I get the impression that on version 5.2.7 firmware the HTTPS traffic created by OWA was incorrectly identified as a SYN flood attack hence the "(TCP)(incorrect state)" errors and the dropped packets. The 5.2.8a patch resolved this issue but now meant that instead of being dropped the OWA HTTPS traffic exhausted the NAT pool and hence the problems with outgoing traffic. I have noticed that one user using OWA HTTPS can create 20-30 port connections in one transaction. I think that using HTTPS, each object on the page is given a separate connection on increasing ephemeral ports on the client and an OWA page has 20-30 objects (gifs e.t.c).

You also mention a TCP default timeout value of hours, wouldn't it be possible to alter this to a shorter value or alter it so that HTTPS TCP ports timeout sooner. I am not sure if this is possible as its probably defined in an RFC somewhere.

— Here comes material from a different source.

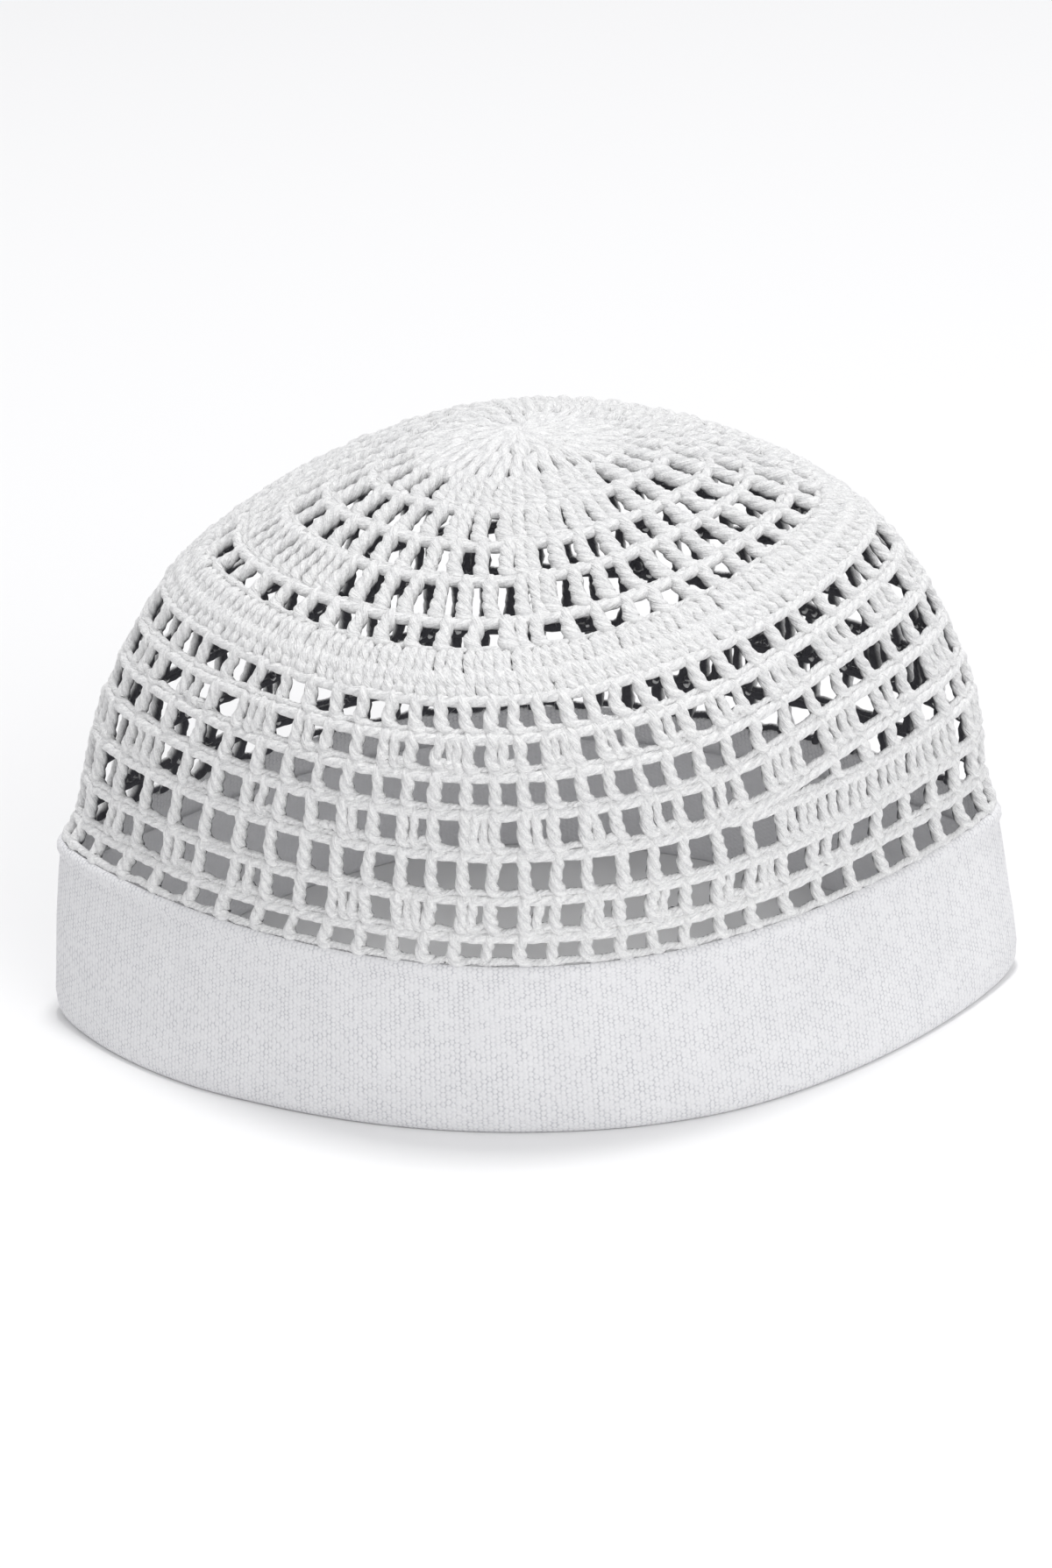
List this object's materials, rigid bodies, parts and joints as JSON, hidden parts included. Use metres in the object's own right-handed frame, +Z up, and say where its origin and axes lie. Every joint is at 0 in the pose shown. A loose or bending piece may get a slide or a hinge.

I know on IPTABLES firewalls you an configure lots of these timeout values e.t.c.

The 5.2.8a patch did not fix the OWA issue as instead of the "Incorrect state errors" I know get after a short time with only one user using OWA the following error:

Local0.Warning 192.168.xxx.xxx IP: discard from 212.xxx.xxx.xxx port 1077 to 213.xxx.xxx.xx port 443 TCP SYN (maximum number of inbound sessions)

Which is pretty self explanatory, it looks to me as though the SOHO box is now confusing the large number of TCP ports connecting inbound with lots of user. When in fact all of these ports come from one host. The only way I can see of resolving this is either altering the TCP HTTPS port timeout or increasing the size of the NAT pool on the SOHO box (more memory??? or a higher spec box??)


Thanks again for the info, any pointers on the above would be great.